I have one son and then I had a family live with me for a while and we’re very close with that family. The little girl who is incredibly intelligent is not doing well with remote education and she is really struggling and she frankly should be reading at a second grade reading level and she's probably reading at about kindergarten. I adore her and I am watching, I just bought her a book yesterday of Trolls, I keep buying her books because if she loves the book she’ll read it and she'll struggle through it. Basically, some community members pulled to get her a tutor, so like people are trying to pay for her to have a reading tutor but you know it’s a lot.”
Zulema: “Can you describe the ways to connect and how to find the resources you have mentioned? Or donate?”
Danielle: “So in theory, if you have a need call 2-1-1, they should be able to direct you anytime of day to the resource that you need. If I just have one second to tell people, I say to call 2-1-1. Now some of the information is out of date and a lot of the COVID information is not available so, I would encourage people in Urbana to call Cunningham Township with needs and in Champaign call City Champaign Township and in the County call Regional planning commission. If 2-1-1 doesn't get you what you need, those are the best routes to find what you need whether in the county or in one of the cities.

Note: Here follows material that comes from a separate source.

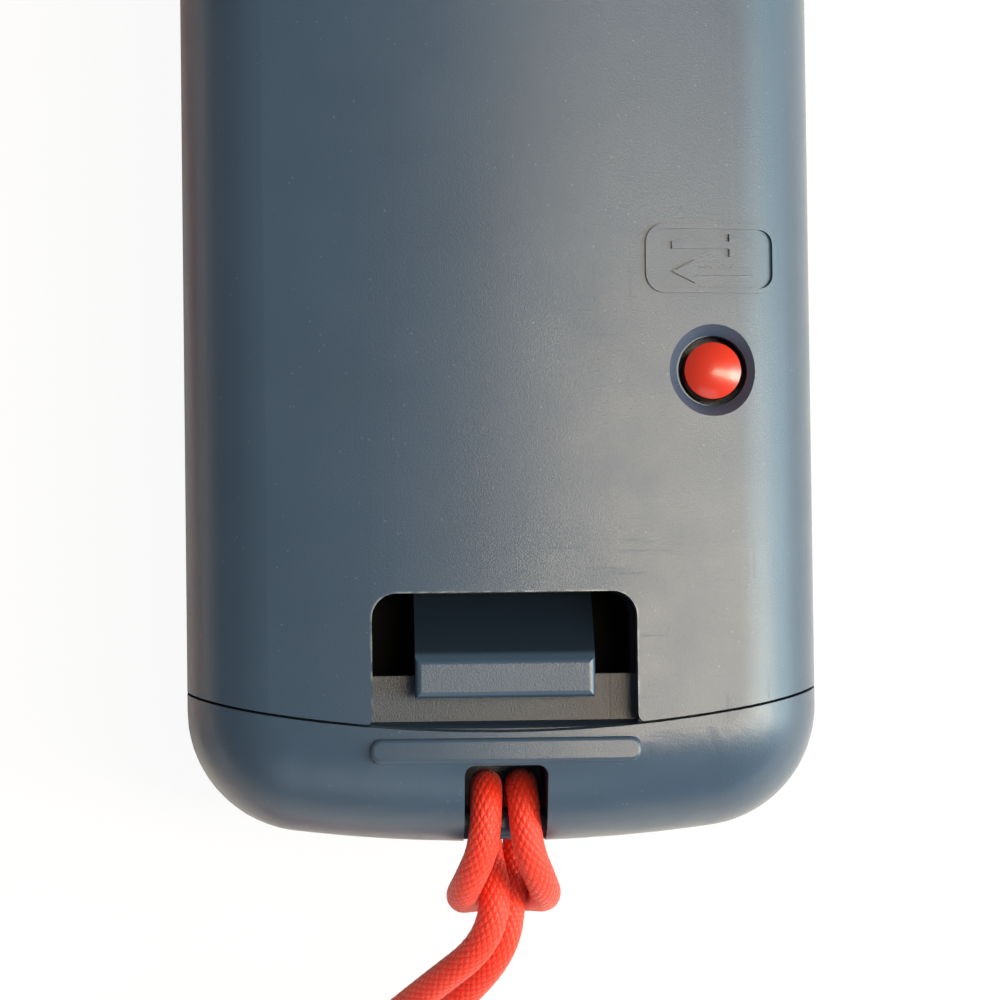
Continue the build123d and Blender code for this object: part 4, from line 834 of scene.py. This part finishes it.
@dataclass
class Studio:
    """Floor, soft lamps and the camera above the strap end."""

    target: Point = (0.0, -56.65, 24.5)
    azimuth: float = -51.925
    elevation: float = 87.437
    roll: float = -0.727
    distance: float = 220.381
    focal_px: float = 3936.66
    shift_px: tuple[float, float] = (-3.9, 35.7)
    frame_px: float = 1000.0
    floor_glow: float = 0.93

    def floor(self) -> None:
        """A plain pale floor."""
        mesh = bpy.data.meshes.new("floor")
        reach = 3.0
        corners = [(-reach, -reach, 0), (reach, -reach, 0), (reach, reach, 0), (-reach, reach, 0)]
        mesh.from_pydata(corners, [], [(0, 1, 2, 3)])
        floor = bpy.data.objects.new("floor", mesh)
        bpy.context.scene.collection.objects.link(floor)
        paint = Paint("pale floor")
        paint.set(Base_Color=(0.9, 0.9, 0.9), Roughness=0.9)
        seen = paint.node("ShaderNodeLightPath", {}, {}, "Is Camera Ray")
        glow = paint.node("ShaderNodeEmission", {}, {"Color": (1.0, 1.0, 1.0), "Strength": 1.0})
        share = Value(paint, seen) * self.floor_glow
        shown = paint.node("ShaderNodeMixShader", {}, {0: share, 1: paint.shader.outputs["BSDF"], 2: glow})
        paint.tree.links.new(shown, paint.tree.get_output_node("ALL").inputs["Surface"])
        mesh.materials.append(paint.material)

    def lamp(self, name: str, place: Point, size: tuple[float, float], power: float, colour: Colour) -> None:
        """One soft lamp that faces the wand.

        Args:
            name: the lamp's name.
            place: its middle in metres.
            size: width and length in metres.
            power: watts.
            colour: its light's colour.
        """
        data = bpy.data.lights.new(name, "AREA")
        data.shape = "RECTANGLE"
        data.size, data.size_y = size
        data.energy = power
        data.color = colour
        lamp = bpy.data.objects.new(name, data)
        lamp.location = place
        lamp.rotation_mode = "QUATERNION"
        lamp.rotation_quaternion = (Vector((0.0, -0.03, 0.0)) - Vector(place)).to_track_quat("-Z", "Y")
        bpy.context.scene.collection.objects.link(lamp)

    def light(self) -> None:
        """World and lamps at a plain level."""
        world = bpy.context.scene.world or bpy.data.worlds.new("soft room")
        bpy.context.scene.world = world
        world.use_nodes = True
        ground = world.node_tree.nodes["Background"]
        ground.inputs["Color"].default_value = (1.0, 1.0, 1.0, 1.0)
        ground.inputs["Strength"].default_value = 0.24
        self.lamp("warm strip", (0.34, -0.10, 0.47), (0.16, 0.7), 6.0, (1.0, 0.82, 0.60))
        self.lamp("cool side", (0.62, -0.10, 0.24), (0.3, 0.6), 4.4, (0.78, 1.0, 1.0))
        self.lamp("low front", (-0.10, -0.70, 0.45), (0.6, 0.4), 1.1, (0.92, 0.97, 1.0))

    def camera(self) -> None:
        """The camera at the photograph's place."""
        azimuth, elevation = math.radians(self.azimuth), math.radians(self.elevation)
        away = Vector((
            math.cos(elevation) * math.sin(azimuth),
            -math.cos(elevation) * math.cos(azimuth),
            math.sin(elevation),
        ))
        right = (-away).cross(Vector((0, 1, 0))).normalized()
        up = right.cross(-away)
        turn = math.radians(self.roll)
        side = right * math.cos(turn) + up * math.sin(turn)
        top = up * math.cos(turn) - right * math.sin(turn)
        data = bpy.data.cameras.new("camera above")
        data.sensor_width = 36.0
        data.lens = self.focal_px / self.frame_px * data.sensor_width
        data.shift_x = self.shift_px[0] / self.frame_px
        data.shift_y = self.shift_px[1] / self.frame_px
        data.clip_start, data.clip_end = 0.01, 20.0
        eye = bpy.data.objects.new("camera above", data)
        eye.matrix_world = Matrix.Translation((Vector(self.target) + away * self.distance) * MM) @ Matrix(
            ((side.x, top.x, away.x), (side.y, top.y, away.y), (side.z, top.z, away.z))
        ).to_4x4()
        bpy.context.scene.collection.objects.link(eye)
        bpy.context.scene.camera = eye


def clear_start_objects() -> None:
    """Removes what a new file opens with, and keeps the frame."""
    kept = set(frame["nodes"].values()) | set(frame["bodies"].values())
    for thing in list(bpy.data.objects):
        if thing not in kept and thing.type in {"MESH", "LIGHT", "CAMERA"}:
            bpy.data.objects.remove(thing, do_unlink=True)


def main() -> None:
    """Dresses the wand, lays its strap, and sets the studio."""
    logging.basicConfig(level=logging.INFO, format="%(name)s: %(message)s")
    clear_start_objects()
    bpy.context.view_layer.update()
    Wardrobe().dress_all()
    strap = Strap()
    strap.cord()
    strap.band()
    studio = Studio()
    studio.floor()
    studio.light()
    studio.camera()
    bpy.context.scene.view_settings.view_transform = "Standard"


if __name__ == "__main__":
    main()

We provide assistance, general assistance, which is a check, a monthly check for people who are out of work without other resources, like they're broke and they're out of work or they’re disabled and they're trying to apply for disability. We provide rental assistance for people who are behind on rent in Urbana and to homeless residents trying to move into a place in Urbana, Champaign does the same and County does the same. So there's countywide rental assistance, you can talk to any of the three agencies and they will refer if you're not talking to the right agency so that's great. There’s COVID programs, so both city of Champaign Township operate a COVID program, Cunningham Township has one as well, we’ll refer people to the city so we can help refer them if needed.

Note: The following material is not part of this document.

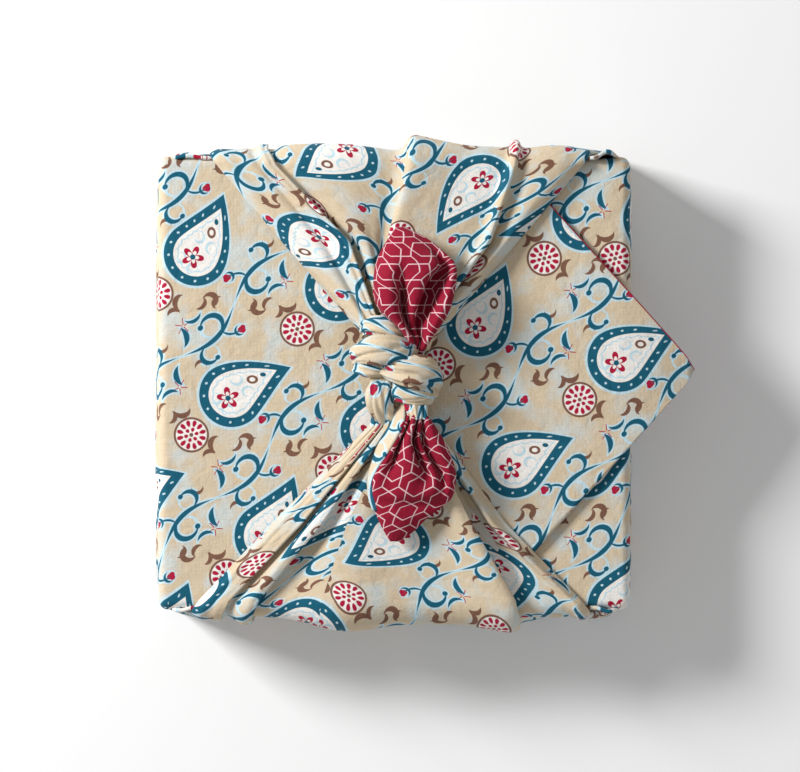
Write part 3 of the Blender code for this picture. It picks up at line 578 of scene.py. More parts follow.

If somebody’s power or water is turned off, they should call us, if it's behind they really need to apply for LIHEAP which you can walk in and apply any weekday. If they are behind on water they can apply to the Salvation Army but the first call that they should make if they're behind is to the power company and water company and they need to say ‘I am COVID impacted, I am low-income, put a lock on my account.’ To try to keep them from being shut off until March, so they need to be like let them now that they're COVID impacted let them know that they're low income and set up whatever payment plan is need, be realistic about what you can pay and then call LIHEAP and call Salvation Army.”
A REAL SOLUTION
Zulema: “How can we provide a solution to the hardships people are facing?”

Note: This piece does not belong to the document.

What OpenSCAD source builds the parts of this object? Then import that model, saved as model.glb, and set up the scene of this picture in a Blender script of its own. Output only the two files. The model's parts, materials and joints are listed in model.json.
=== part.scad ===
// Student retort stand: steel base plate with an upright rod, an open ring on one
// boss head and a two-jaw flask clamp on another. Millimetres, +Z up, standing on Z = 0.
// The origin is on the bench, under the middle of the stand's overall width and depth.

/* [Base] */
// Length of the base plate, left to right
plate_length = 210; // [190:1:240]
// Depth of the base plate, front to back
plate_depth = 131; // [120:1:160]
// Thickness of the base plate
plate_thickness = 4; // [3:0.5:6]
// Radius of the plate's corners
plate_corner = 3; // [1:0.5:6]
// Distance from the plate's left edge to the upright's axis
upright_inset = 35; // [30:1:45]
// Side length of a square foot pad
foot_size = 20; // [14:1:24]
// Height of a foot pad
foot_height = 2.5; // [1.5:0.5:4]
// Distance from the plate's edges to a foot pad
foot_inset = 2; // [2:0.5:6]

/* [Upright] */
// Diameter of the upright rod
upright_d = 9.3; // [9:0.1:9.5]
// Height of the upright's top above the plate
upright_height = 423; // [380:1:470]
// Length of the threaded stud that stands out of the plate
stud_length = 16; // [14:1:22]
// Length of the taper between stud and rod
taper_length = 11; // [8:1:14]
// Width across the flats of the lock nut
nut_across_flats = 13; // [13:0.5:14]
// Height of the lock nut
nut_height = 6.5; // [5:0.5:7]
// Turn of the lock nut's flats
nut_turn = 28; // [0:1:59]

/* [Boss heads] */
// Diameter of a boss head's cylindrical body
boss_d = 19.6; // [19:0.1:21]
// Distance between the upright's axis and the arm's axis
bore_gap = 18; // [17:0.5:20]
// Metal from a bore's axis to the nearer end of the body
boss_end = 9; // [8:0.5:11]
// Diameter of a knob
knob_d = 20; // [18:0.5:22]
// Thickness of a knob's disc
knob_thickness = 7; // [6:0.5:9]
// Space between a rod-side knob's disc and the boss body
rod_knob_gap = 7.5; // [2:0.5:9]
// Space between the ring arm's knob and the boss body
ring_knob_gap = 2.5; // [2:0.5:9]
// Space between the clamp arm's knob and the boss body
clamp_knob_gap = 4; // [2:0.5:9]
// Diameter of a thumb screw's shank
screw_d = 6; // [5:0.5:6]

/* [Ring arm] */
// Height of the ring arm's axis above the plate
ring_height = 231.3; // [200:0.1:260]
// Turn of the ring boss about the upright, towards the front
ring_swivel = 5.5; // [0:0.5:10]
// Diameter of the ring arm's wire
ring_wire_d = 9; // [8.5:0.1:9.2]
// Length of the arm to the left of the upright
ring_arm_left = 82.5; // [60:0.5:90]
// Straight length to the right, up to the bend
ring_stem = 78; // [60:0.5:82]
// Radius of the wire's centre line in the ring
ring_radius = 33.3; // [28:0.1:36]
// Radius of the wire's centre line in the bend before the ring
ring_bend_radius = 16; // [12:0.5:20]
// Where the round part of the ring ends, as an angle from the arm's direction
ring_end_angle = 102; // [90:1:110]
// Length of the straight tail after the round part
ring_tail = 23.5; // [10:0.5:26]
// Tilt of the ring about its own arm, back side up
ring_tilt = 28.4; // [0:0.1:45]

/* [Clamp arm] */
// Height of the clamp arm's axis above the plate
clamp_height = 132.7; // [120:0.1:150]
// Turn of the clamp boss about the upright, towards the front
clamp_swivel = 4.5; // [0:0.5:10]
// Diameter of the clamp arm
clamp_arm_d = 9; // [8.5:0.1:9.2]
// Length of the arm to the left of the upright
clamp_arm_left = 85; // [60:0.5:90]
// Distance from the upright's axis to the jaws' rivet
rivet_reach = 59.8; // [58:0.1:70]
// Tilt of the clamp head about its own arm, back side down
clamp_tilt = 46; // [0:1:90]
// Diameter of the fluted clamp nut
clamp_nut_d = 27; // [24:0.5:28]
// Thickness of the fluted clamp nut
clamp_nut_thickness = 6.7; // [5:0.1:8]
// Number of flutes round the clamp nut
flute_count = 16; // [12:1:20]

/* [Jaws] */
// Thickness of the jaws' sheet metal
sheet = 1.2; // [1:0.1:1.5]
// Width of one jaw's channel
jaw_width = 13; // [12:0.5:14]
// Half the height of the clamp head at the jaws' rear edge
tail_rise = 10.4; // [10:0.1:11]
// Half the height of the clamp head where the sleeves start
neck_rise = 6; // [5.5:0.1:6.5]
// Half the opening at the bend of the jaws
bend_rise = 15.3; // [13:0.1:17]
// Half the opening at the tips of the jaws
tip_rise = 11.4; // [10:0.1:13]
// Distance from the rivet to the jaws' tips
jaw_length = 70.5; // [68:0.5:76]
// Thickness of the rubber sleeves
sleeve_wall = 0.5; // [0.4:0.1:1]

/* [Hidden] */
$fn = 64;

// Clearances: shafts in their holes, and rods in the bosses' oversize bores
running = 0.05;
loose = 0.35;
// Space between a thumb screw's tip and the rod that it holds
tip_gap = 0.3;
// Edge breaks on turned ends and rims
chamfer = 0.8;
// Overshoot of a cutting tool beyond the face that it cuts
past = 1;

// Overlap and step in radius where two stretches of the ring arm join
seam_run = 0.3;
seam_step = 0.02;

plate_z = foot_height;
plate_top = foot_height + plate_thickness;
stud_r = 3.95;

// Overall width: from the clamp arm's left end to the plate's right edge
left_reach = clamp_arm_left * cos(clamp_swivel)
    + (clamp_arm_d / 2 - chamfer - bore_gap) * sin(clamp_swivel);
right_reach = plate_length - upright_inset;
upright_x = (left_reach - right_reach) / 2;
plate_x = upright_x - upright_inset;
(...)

Danielle: “What else can people do, because if they are people that want to help, I would suggest, Cunningham Township has an Angel donor fund and 100 percent of the funds go to aiding people and families. There's no administration fees or anything, if you give money it pays for somebody’s bill, it pays for emergency shelter, it pays for power and water, it pays for shoes. Whatever the need is, it's basically for Urbana residents who are participants so it's usually for the lowest income folks in Urbana but it's one of the ways that people can help. The other way is to connect with your church or your community organizations and seek to volunteer or contribute. I know YMCA has an immigrant report fund and C-U fair have immigrant support funds so people can give directly to those agencies as well to support them.”